A purchase in Pittsburgh, I continue working through **** All on Fire: William Lloyd Garrison and the Abolition of Slavery by Henry Mayer. St. Martin's Press. 1998. I was unaware until this book that Thoreau had a piece (unsigned) in The Liberator. I am driven to read and understand this man who my slave-holding ancestors would have probably at least acquiesced in his lynching could they have got him to Sparta or Savannah.
A rather startling development occurred for me in August. As I began working into the use of a Palm Pilot, I found I could read a book on its screen far easier than on the computer screen. I read through a great deal of ** Eugene Field's The Love Affairs of a Bibliomaniac. 1896. Not to its finish though given its overwrought writing style. It is a shame that his son ruined his bibliomaniac reputation by selling books claimed to be in the author's library, long after that library gave out. I will just stick with "The Calico Cat and the Calico Dog" and "Jest 'Fore Christmas, I'm Good as Kin Be."
At 7:20 AM on September 11, 2001, as I finished my
morning reading, I moaned that I was headed for another quotidian experience.
How wrong could a person be! Just minutes later, events played out that have
changed for the foreseeable future how we view the world. I think of the lost
and their families and wish them peace. I do so for all the victims of
terrorism, no matter where they be, here or elsewhere in the world. May I work
to seek out the best in me to apply to this new world.
As I completed the **** Garrison biography, I was most personally reminded that a single individual can indeed make a difference. We have so little patience now; Garrison spent over 30 years in his campaign to defeat slavery. Civil rights struggles continued for more than a century after that to arrive where we now are. This is not to say in MLK's terms to wait, but to assess where we are and to move forward deliberately towards the goal of full and equal opportunity with eyes on the prize letting sideline diversions fall by the wayside like so much chaff. Several campaigns must ensue in this effort:
1. The placement of adequate and appropriate resources in the public school arena.

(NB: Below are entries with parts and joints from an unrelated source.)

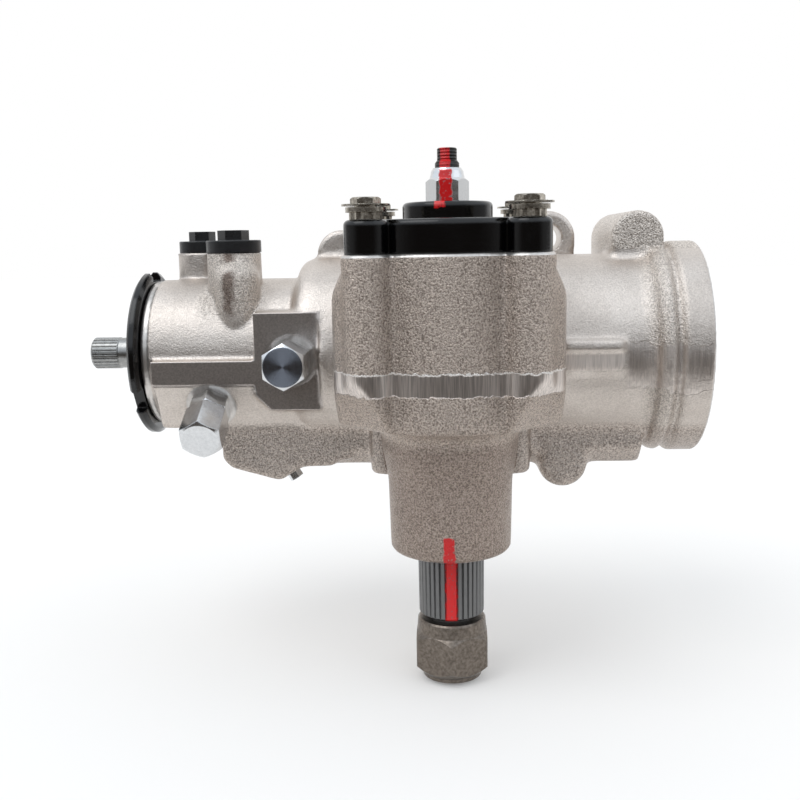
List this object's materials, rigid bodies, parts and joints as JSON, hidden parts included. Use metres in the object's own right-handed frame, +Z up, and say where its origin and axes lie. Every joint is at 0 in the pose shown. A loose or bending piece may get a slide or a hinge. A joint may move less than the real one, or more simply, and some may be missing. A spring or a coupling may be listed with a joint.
{
  "type": "recirculating-ball power steering gearbox",
  "caption": "Cast steering gearbox with a worm and rack piston driving a vertical splined sector shaft.",
  "frame": {"origin": "centre of the upper frame bolt's hole, on the mounting plane at the backs of the lugs", "axes": "+Y out of the mounting plane towards the vehicle's frame, +X along the worm away from the input shaft, +Z up the sector shaft towards the side cover"},
  "size_m": [0.3092, 0.1609, 0.2465],
  "materials": {
    "cast_housing": "satin",
    "steel_shaft": "satin",
    "steel_nut": "satin",
    "steel_bolt": "satin",
    "zinc_steel": "satin",
    "seal_rubber": "matte",
    "ring_plastic": "matte",
    "seat_brass": "satin",
    "bearing_steel": "satin",
    "black_cover": "gloss",
    "black_ring": "gloss",
    "black_plastic": "matte"
  },
  "bodies": {
    "housing": {"adjuster_lock_nut": "steel_nut", "adjuster_lock_ring": "black_ring", "adjuster_plug": "bearing_steel", "adjuster_plug_seal": "seal_rubber", "adjuster_screw": "steel_nut", "bleed_screw": "zinc_steel", "cover_bolt_clips": "steel_bolt", "cover_bolt_collars": "steel_bolt", "cover_bolt_washers": "steel_bolt", "cover_bolts": "steel_bolt", "end_plug_clip": "bearing_steel", "end_plug_seal": "seal_rubber", "front_port_cap": "black_plastic", "front_port_seat": "seat_brass", "gear_housing": "cast_housing", "housing_end_plug": "bearing_steel", "lower_assist_adapter": "zinc_steel", "lower_assist_cap": "zinc_steel", "lower_thrust_cage": "bearing_steel", "lower_thrust_races": "bearing_steel", "rear_port_cap": "black_plastic", "rear_port_seat": "seat_brass", "sector_backup_washers": "bearing_steel", "sector_bearing_cup": "bearing_steel", "sector_bearing_needles": "bearing_steel", "sector_inner_seal": "seal_rubber", "sector_outer_seal": "seal_rubber", "sector_retaining_ring": "bearing_steel", "sector_upper_bushing": "seat_brass", "side_cover": "black_cover", "side_cover_seal": "seal_rubber", "stub_bearing": "bearing_steel", "stub_dust_seal": "seal_rubber", "stub_retaining_ring": "bearing_steel", "stub_seal": "seal_rubber", "upper_assist_adapter": "zinc_steel", "upper_assist_cap": "zinc_steel", "upper_thrust_cage": "bearing_steel", "upper_thrust_races": "bearing_steel"},
    "piston": {"rack_piston": "steel_shaft", "piston_end_plug": "bearing_steel", "piston_ring": "ring_plastic", "recirculating_balls": "bearing_steel", "ball_return_guide": "bearing_steel", "guide_clamp": "bearing_steel"},
    "sector": {"sector_shaft": "steel_shaft", "pitman_nut": "steel_nut", "adjuster_retainer": "steel_nut"},
    "worm": {"worm": "steel_shaft", "torsion_bar": "steel_shaft", "valve_body": "bearing_steel", "valve_rings": "ring_plastic"},
    "input": {"stub_shaft": "steel_shaft", "valve_spool": "steel_shaft"}
  },
  "joints": [
    {"name": "piston_slide", "type": "slide", "parent": "housing", "child": "piston", "axis": [1, 0, 0], "range_m": [-0.02356, 0.02356]},
    {"name": "sector_turn", "type": "hinge", "parent": "housing", "child": "sector", "pos_m": [-0.0535, -0.116, -0.0556], "axis": [0, 0, 1], "range_deg": [-45.1, 45.1]},
    {"name": "worm_spin", "type": "hinge", "parent": "housing", "child": "worm", "pos_m": [-0.0535, -0.056, -0.0556], "axis": [1, 0, 0], "range_deg": [-630.5, 630.5]},
    {"name": "input_twist", "type": "hinge", "parent": "worm", "child": "input", "pos_m": [-0.0535, -0.056, -0.0556], "axis": [1, 0, 0], "range_deg": [-7, 7], "stiffness_Nm_per_rad": 2}
  ],
  "couplings": [
    {"joint": "sector_turn", "follows": "piston_slide", "rad_per_m": -33.333},
    {"joint": "worm_spin", "follows": "piston_slide", "rad_per_m": -466.67}
  ]
}
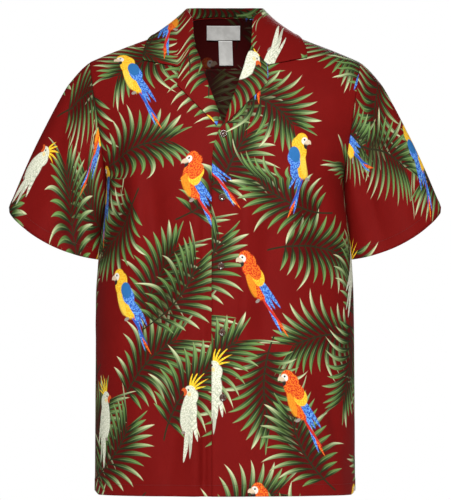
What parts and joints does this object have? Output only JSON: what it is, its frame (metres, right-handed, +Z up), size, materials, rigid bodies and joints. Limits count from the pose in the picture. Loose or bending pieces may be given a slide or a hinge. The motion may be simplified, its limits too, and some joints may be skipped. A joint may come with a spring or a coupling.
{
  "type": "hawaiian shirt",
  "caption": "Short-sleeved camp-collar shirt with a tropical print, filled out as worn: open neck with turned-back lapels, buttoned front, wide sleeves and straight hem.",
  "frame": {"origin": "middle of the neck, level with the two high shoulder points, where the wearer holds the shirt up", "axes": "+Z up along the wearer, the front faces -Y, +X is the wearer's left"},
  "size_m": [0.7064, 0.2953, 0.7899],
  "materials": {
    "printed_cloth": "smooth printed cotton poplin, dark red ground with green fronds and bright birds",
    "button": "polished dark brown shell look",
    "label": "plain pale woven tape"
  },
  "bodies": {
    "root": {"back": "printed_cloth", "yoke": "printed_cloth", "right_front": "printed_cloth", "left_front": "printed_cloth", "right_sleeve": "printed_cloth", "left_sleeve": "printed_cloth", "collar": "printed_cloth", "right_lapel": "printed_cloth", "left_lapel": "printed_cloth", "button_1": "button", "button_2": "button", "button_3": "button", "button_4": "button", "button_5": "button", "neck_label": "label", "care_label": "label"}
  },
  "joints": []
}
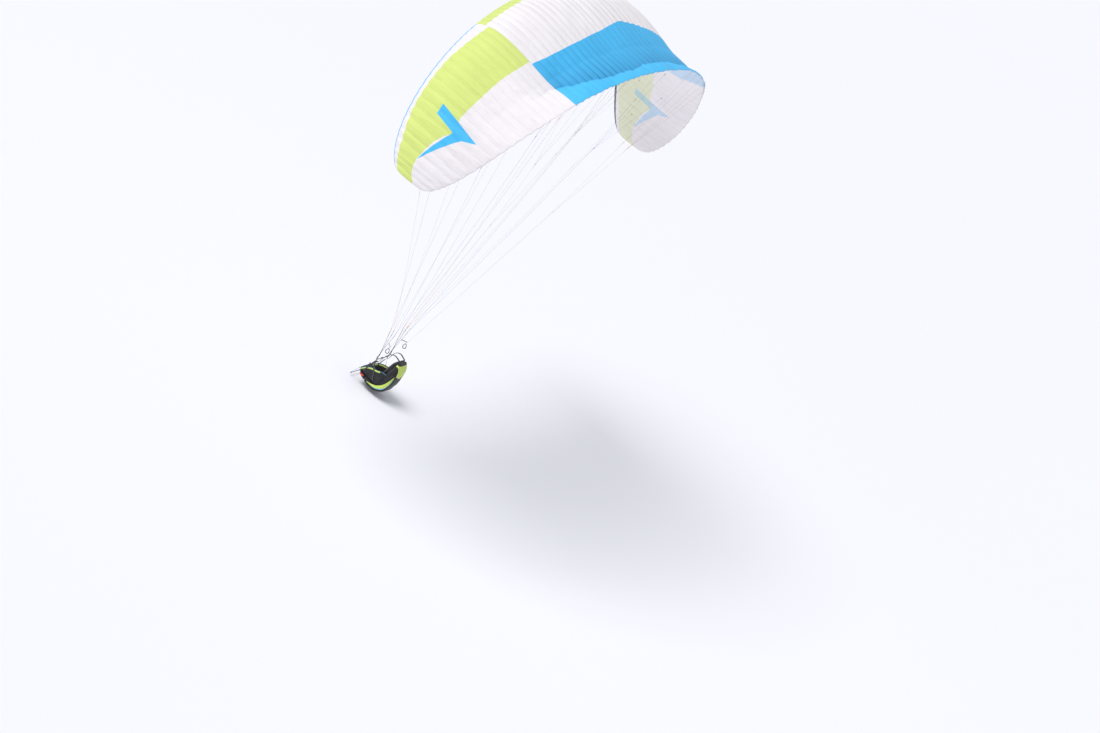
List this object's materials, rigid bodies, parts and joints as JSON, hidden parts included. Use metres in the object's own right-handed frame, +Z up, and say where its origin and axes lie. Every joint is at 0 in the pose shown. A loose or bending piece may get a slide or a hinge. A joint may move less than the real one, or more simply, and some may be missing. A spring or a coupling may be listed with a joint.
{
  "type": "paraglider",
  "caption": "Ram-air paraglider canopy in white, lime and blue with lines, risers, brake controls and a seated harness.",
  "frame": {"origin": "middle of the canopy, 30% of the chord behind its leading edge", "axes": "+X is the flight direction, +Y is left, +Z is up, in level flight"},
  "size_m": [2.65, 9.0266, 9.0057],
  "materials": {
    "canopy_white": "coated ripstop nylon, white",
    "canopy_lime": "coated ripstop nylon, lime",
    "canopy_blue": "coated ripstop nylon, blue",
    "line_red": "braided sheathed line, red",
    "line_yellow": "braided sheathed line, yellow",
    "line_blue": "braided sheathed line, blue",
    "brake_cord": "braided sheathed line, orange",
    "webbing": "woven polyester webbing",
    "harness_fabric": "coated woven nylon, black",
    "harness_foam": "padded mesh fabric, black",
    "reserve_orange": "webbing handle, orange red",
    "alloy": "polished forged alloy",
    "stainless": "stainless steel",
    "buckle_plastic": "moulded plastic, black",
    "plywood": "varnished plywood",
    "speed_cord": "braided cord, blue"
  },
  "bodies": {
    "wing": {"canopy_centre": "canopy_white", "canopy_left_inner": "canopy_white", "canopy_left_mid": "canopy_white", "canopy_left_outer": "canopy_lime", "canopy_left_tip": "canopy_lime", "canopy_right_inner": "canopy_white", "canopy_right_mid": "canopy_white", "canopy_right_outer": "canopy_lime", "canopy_right_tip": "canopy_lime", "lines_left_a": "line_red", "lines_left_b": "line_yellow", "lines_left_c": "line_blue", "lines_right_a": "line_red", "lines_right_b": "line_yellow", "lines_right_c": "line_blue", "riser_left": "webbing", "riser_right": "webbing", "link_left_a": "stainless", "link_left_b": "stainless", "link_left_c": "stainless", "link_right_a": "stainless", "link_right_b": "stainless", "link_right_c": "stainless", "carabiner_left": "alloy", "carabiner_right": "alloy", "brake_left_pulley": "stainless", "brake_right_pulley": "stainless"},
    "harness": {"seat_board": "plywood", "seat_cushion": "harness_foam", "back_pad": "harness_foam", "back_shell": "harness_fabric", "reserve_pocket": "harness_fabric", "chest_strap": "webbing", "chest_buckle": "buckle_plastic", "speed_bar": "alloy", "side_left_panel": "harness_fabric", "side_right_panel": "harness_fabric", "hang_left_strap": "webbing", "hang_right_strap": "webbing", "shoulder_left_strap": "harness_foam", "shoulder_right_strap": "harness_foam", "leg_left_strap": "webbing", "leg_right_strap": "webbing", "leg_left_buckle": "buckle_plastic", "leg_right_buckle": "buckle_plastic", "reserve_left_handle": "reserve_orange", "reserve_right_handle": "reserve_orange", "speed_left_cord": "speed_cord", "speed_right_cord": "speed_cord"},
    "left_flap": {"flap_left": "canopy_blue"},
    "left_brake_line": {"brake_left_line": "brake_cord"},
    "left_brake_handle": {"brake_left_handle": "buckle_plastic"},
    "right_flap": {"flap_right": "canopy_blue"},
    "right_brake_line": {"brake_right_line": "brake_cord"},
    "right_brake_handle": {"brake_right_handle": "buckle_plastic"}
  },
  "joints": [
    {"name": "left_brake_handle_slide", "type": "slide", "parent": "wing", "child": "left_brake_handle", "axis": [-0.1473, 0.1178, -0.982], "range_m": [0, 0.33]},
    {"name": "left_brake_line_slide", "type": "slide", "parent": "wing", "child": "left_brake_line", "axis": [0.1839, -0.241, -0.9529], "range_m": [0, 0.33]},
    {"name": "left_flap_hinge", "type": "hinge", "parent": "wing", "child": "left_flap", "pos_m": [-1.07835, 2.04325, -0.64775], "axis": [-0.0346, -0.9256, 0.377], "range_deg": [0, 28]},
    {"name": "right_brake_handle_slide", "type": "slide", "parent": "wing", "child": "right_brake_handle", "axis": [-0.1473, -0.1178, -0.982], "range_m": [0, 0.33]},
    {"name": "right_brake_line_slide", "type": "slide", "parent": "wing", "child": "right_brake_line", "axis": [0.1839, 0.241, -0.9529], "range_m": [0, 0.33]},
    {"name": "right_flap_hinge", "type": "hinge", "parent": "wing", "child": "right_flap", "pos_m": [-1.07835, -2.04325, -0.64775], "axis": [0.0346, -0.9256, -0.377], "range_deg": [0, 28]},
    {"name": "harness_swing", "type": "hinge", "parent": "wing", "child": "harness", "pos_m": [-0.2, 0, -8.045], "axis": [0, 1, 0], "range_deg": [-40, 40]}
  ],
  "couplings": [
    {"joint": "left_brake_line_slide", "follows": "left_brake_handle_slide", "ratio": 1},
    {"joint": "left_flap_hinge", "follows": "left_brake_handle_slide", "rad_per_m": 1.4809},
    {"joint": "right_brake_line_slide", "follows": "right_brake_handle_slide", "ratio": 1},
    {"joint": "right_flap_hinge", "follows": "right_brake_handle_slide", "rad_per_m": 1.4809}
  ]
}
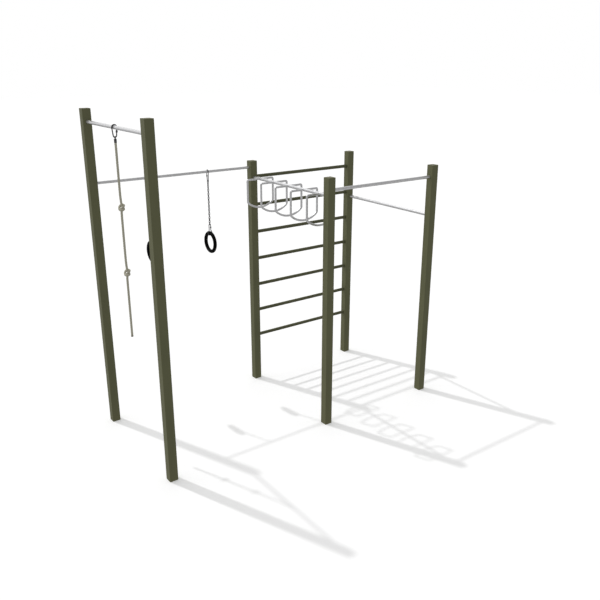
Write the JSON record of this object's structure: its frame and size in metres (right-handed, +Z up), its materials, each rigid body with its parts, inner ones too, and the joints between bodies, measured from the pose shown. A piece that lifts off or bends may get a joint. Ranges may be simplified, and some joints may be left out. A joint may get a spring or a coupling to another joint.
{
  "type": "outdoor monkey bars",
  "caption": "Free-standing outdoor exercise frame of square posts and round bars, with a wall ladder, a row of D-shaped hand grips, a knotted climbing rope and gym rings on chains.",
  "frame": {"origin": "on the ground, at the bottom centre of the object's bounding box without the rope", "axes": "+Z up; +X along the long side, from the two tall rope posts to the ladder end; +Y from the front row of posts to the back row, where the rings and the ladder are"},
  "size_m": [3.127, 1.4782, 3.1],
  "materials": {
    "green_paint": "satin powder coat, olive green",
    "galvanised_steel": "dull galvanised, light grey",
    "dark_zinc": "dull grey zinc plating, weathered",
    "black_rubber": "matt black",
    "rope": "twisted grey-beige rope",
    "rope_seal": "dark heat-sealed rope end"
  },
  "bodies": {
    "frame": {"post_rope_back": "green_paint", "cap_rope_back": "green_paint", "foot_plate_rope_back": "galvanised_steel", "post_rope_front": "green_paint", "cap_rope_front": "green_paint", "foot_plate_rope_front": "galvanised_steel", "post_middle_back": "green_paint", "cap_middle_back": "green_paint", "foot_plate_middle_back": "galvanised_steel", "post_middle_front": "green_paint", "cap_middle_front": "green_paint", "foot_plate_middle_front": "galvanised_steel", "post_end_back": "green_paint", "cap_end_back": "green_paint", "foot_plate_end_back": "galvanised_steel", "post_end_front": "green_paint", "cap_end_front": "green_paint", "foot_plate_end_front": "galvanised_steel", "rope_beam": "galvanised_steel", "ring_beam": "galvanised_steel", "grip_spine": "galvanised_steel", "pullup_bar_front": "galvanised_steel", "pullup_bar_end": "galvanised_steel", "ladder_rung_1": "green_paint", "ladder_rung_2": "green_paint", "ladder_rung_3": "green_paint", "ladder_rung_4": "green_paint", "ladder_rung_5": "green_paint", "ladder_rung_6": "green_paint", "ladder_rung_7": "green_paint", "hand_grip_1": "galvanised_steel", "hand_grip_2": "galvanised_steel", "hand_grip_3": "galvanised_steel", "hand_grip_4": "galvanised_steel", "hand_grip_5": "galvanised_steel"},
    "rope_hanger": {"rope_link": "dark_zinc", "rope_link_nut": "dark_zinc"},
    "rope": {"rope_eye": "dark_zinc", "rope_ferrule": "dark_zinc", "climbing_rope": "rope", "rope_knot_upper": "rope", "rope_knot_lower": "rope", "rope_end_cap": "rope_seal"},
    "left_ring_link": {"ring_link_left": "dark_zinc", "ring_link_nut_left": "dark_zinc"},
    "left_chain": {"ring_chain_left": "dark_zinc", "ring_hanger_left": "dark_zinc", "ring_hanger_nut_left": "dark_zinc"},
    "left_ring": {"gym_ring_left": "black_rubber"},
    "right_ring_link": {"ring_link_right": "dark_zinc", "ring_link_nut_right": "dark_zinc"},
    "right_chain": {"ring_chain_right": "dark_zinc", "ring_hanger_right": "dark_zinc", "ring_hanger_nut_right": "dark_zinc"},
    "right_ring": {"gym_ring_right": "black_rubber"}
  },
  "joints": [
    {"name": "rope_swing", "type": "hinge", "parent": "frame", "child": "rope_hanger", "pos_m": [-1.5235, -0.03875, 2.985], "axis": [0, 1, 0], "range_deg": [-45, 45]},
    {"name": "rope_sway", "type": "hinge", "parent": "rope_hanger", "child": "rope", "pos_m": [-1.5235, -0.03875, 2.905], "axis": [1, 0, 0], "range_deg": [-15, 15]},
    {"name": "left_ring_swing", "type": "hinge", "parent": "frame", "child": "left_ring_link", "pos_m": [-0.9825, 0.62225, 2.433], "axis": [1, 0, 0], "range_deg": [-45, 45]},
    {"name": "left_ring_sway", "type": "hinge", "parent": "left_ring_link", "child": "left_chain", "pos_m": [-0.9825, 0.62225, 2.334], "axis": [0, 1, 0], "range_deg": [-15, 30]},
    {"name": "left_ring_tilt", "type": "hinge", "parent": "left_chain", "child": "left_ring", "pos_m": [-0.9825, 0.62225, 1.797], "axis": [0, 1, 0], "range_deg": [-30, 30]},
    {"name": "right_ring_swing", "type": "hinge", "parent": "frame", "child": "right_ring_link", "pos_m": [-0.3307, 0.62225, 2.433], "axis": [1, 0, 0], "range_deg": [-45, 45]},
    {"name": "right_ring_sway", "type": "hinge", "parent": "right_ring_link", "child": "right_chain", "pos_m": [-0.3307, 0.62225, 2.334], "axis": [0, 1, 0], "range_deg": [-30, 15]},
    {"name": "right_ring_tilt", "type": "hinge", "parent": "right_chain", "child": "right_ring", "pos_m": [-0.3307, 0.62225, 1.797], "axis": [0, 1, 0], "range_deg": [-30, 30]}
  ]
}
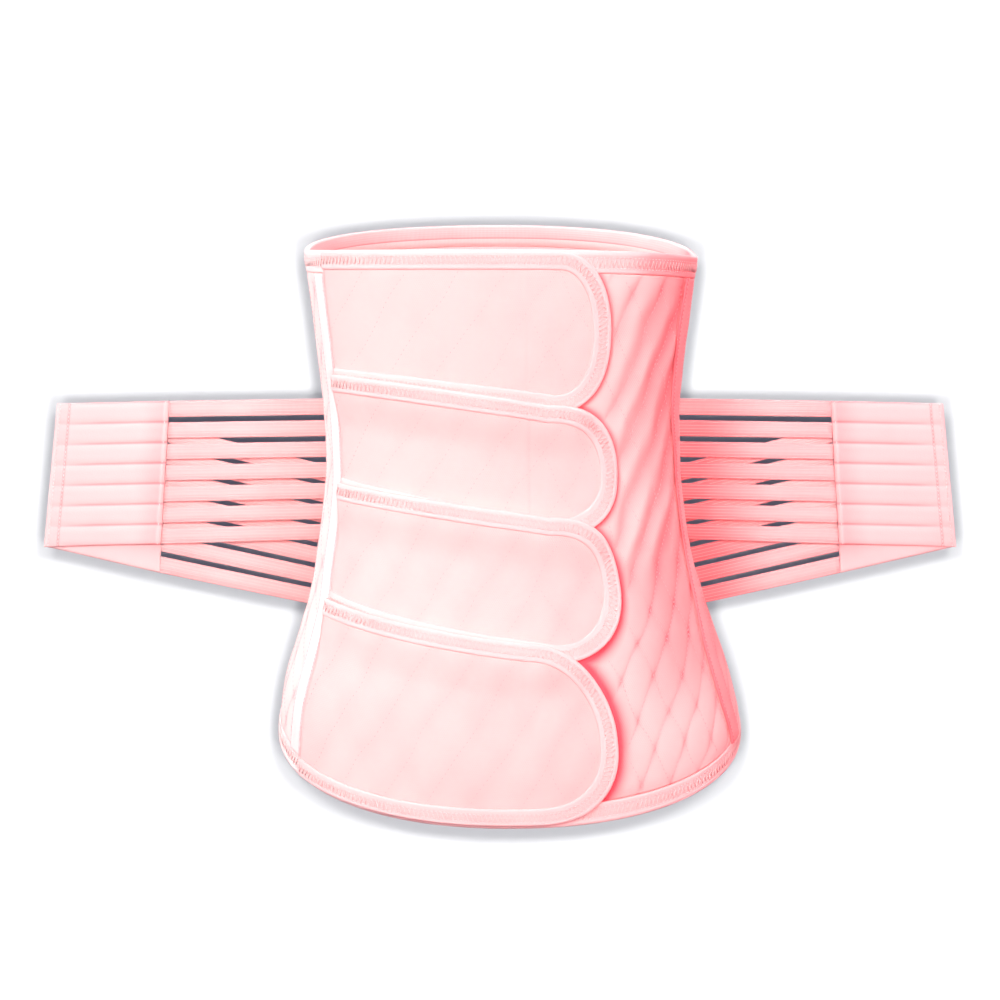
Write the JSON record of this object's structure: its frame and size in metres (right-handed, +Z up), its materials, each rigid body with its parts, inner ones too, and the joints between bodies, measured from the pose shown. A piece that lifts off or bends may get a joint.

2. Full desegregation of housing, houses of worship, and social clubs
3. Complete equality of economic opportunity
4. Willingness to court comment by speaking out against hare-brained ideas, no matter from which quarter they come: White supremacy or reparations.
Who out there is, like Garrison and King, fusing the politics of radicalism with the language of love?
** Beowulf, translated and read by Seamus Heany. A celebrated Irish poet working with a 10th century document written in Old English and about Danes at war. Jeez. The more I listened to this really the madder I became. It is a violent tale of bloody heroes known to us only because this tale of Danish warriors--read Vikings--is the oldest known document in English. You can even see the document in a virtual tour at www.. What over-incenses me is the importance placed on this violent tale in the study of English. Fear of having to read it in Old English probably kept me from majoring in English. And children read this violent tale far too early in life.
*** 1/2 Ceremony by Leslie Marmon Silko. My copy purchased at Buchhandlung Wathari International (www.bookworld.de) in Freiburg, Germany for 28 DM, the equivalent of the cover price of $12.95. In a foreign land without a book, the reading DT's began setting in the second day. After a stop in several other Freiburg bookstores that carried books in English, I finally found one I wanted to read. This book actually finished a reading list of books provided me a few years ago by an Indian friend. It is not far from the publishing date of Philip Caputo's Indian County nor is it far from the subject. Both books are very fine treatments of post traumatic stress. This one of a World War II Indian, Indian Country of a Vietnam vet. This one reveals a greater sense of healing. May we all rediscover what that means.
A good part of my reading this month was in Henry David Thoreau's journal, the finest two million words in the English language.
*** 1/2 Ralph Waldo Emerson Nature. Albeit my second or third reading of this piece, I continue to have difficulty with it. It purports to be a unified theory of nature but I find Emerson's writing style seriously interferes with my absorption of it. I understand that many then considered it the initial spark and then the Bible of the Transcendentalists. So perhaps it must be read and considered as many do the Bible today, as a long line of aphorisms. And often. I do though get some sense of the whole after this considered reading.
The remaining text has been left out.